I'm sure there are some vegetable clothes somewhere in On Conceptual Clothing, an interesting-looking group show by artists and clothes designers currently being held at Tokyo's Musabi University.

pet architecture

Date: 2004-11-23 03:23 pm (UTC)
From: (Anonymous)
atelier bow wow made a bookcase for the exhibiotn space here. the bookcase was inpired by the manga-pod you (I assume, never visited japan) have at tube stations in japan, where peolpe leave their manga after reading and pick out new copies for the next journey.
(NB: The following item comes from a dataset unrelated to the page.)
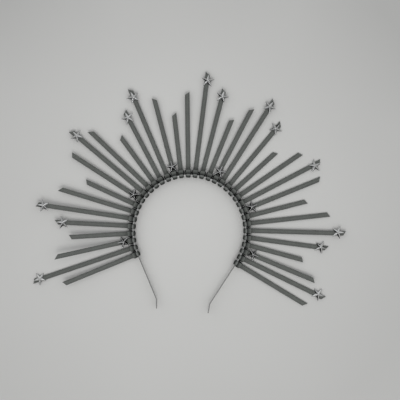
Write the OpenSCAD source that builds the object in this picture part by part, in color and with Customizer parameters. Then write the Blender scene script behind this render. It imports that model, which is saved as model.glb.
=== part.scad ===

I think it's a wonderful system of book cicrculation.

I sometimes leave books behind on the tube, but alas,never find anything nice in return.

pet architecture was also the name of the exhibition they held here, where they printed pictures oftheir book about small size buildings on t-shirts.

erik
the netherlands

Re: pet architecture

Date: 2004-11-23 03:42 pm (UTC)
From: [identity profile] imomus.livejournal.com
I've personally never seen those manga pods in Japanese subway stations. I just asked a Japanese person if she had and she said no, although sometimes there are shelves where people leave bunko books they've read. But mostly, these days, people chuck old mangas and books in the paper recycling bin on the platform. And you do see people scrabbling about in there for something to read, because they're spotlessly clean and contain only books and magazines and papers.